The Public Education Foundation hired a director -- now Clara Sales-Davis -- to monitor school progress and organize the professional development.

She wasn't tied to the administration or to the politics within a public school district.

"You've got to have the accountability piece," Ms. Sales-Davis said. "It's not money that fixes problems, it's the people."

Ms. Sales-Davis helps plan initiativewide strategies and goals, visits schools, delves into data.

The foundation even pays for trips by administrators to see what other school districts are doing that works. She works closely with Susan Swanson, the district's point person for the Benwood Initiative.

"She has the authority, and I have the influence," Ms. Sales-Davis said. "The key word is collaborative."

At times, the outside involvement in public schools has drawn trepidation from some.
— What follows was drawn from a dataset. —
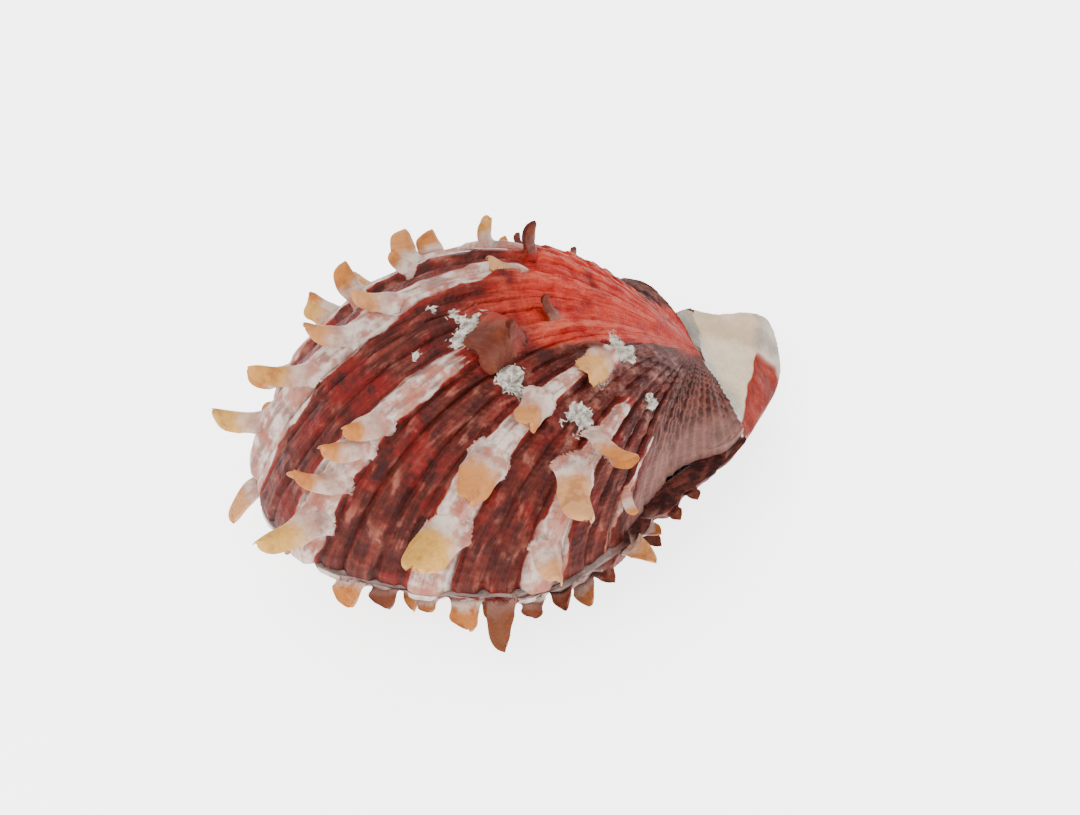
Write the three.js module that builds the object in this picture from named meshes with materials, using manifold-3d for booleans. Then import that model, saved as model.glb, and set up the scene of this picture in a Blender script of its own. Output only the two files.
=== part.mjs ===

School board members, Ms. Sales-Davis has heard, won't get involved with the initiative because they feel the foundation is trying to run the district.

"Accountability is often intimidating," she said. " 'How do we measure success?' is an uncomfortable question."

That partnership will soon change. The schools are now shifting out of the Benwood Initiative, where the foundations will be professional development providers.

The whole goal of the Benwood Initiative was for the private foundations to provide up-front money the schools didn't have and then step back once the programs became sustainable on their own.

"We want the district to sustain this, without outside funding," Ms. Sales-Davis said.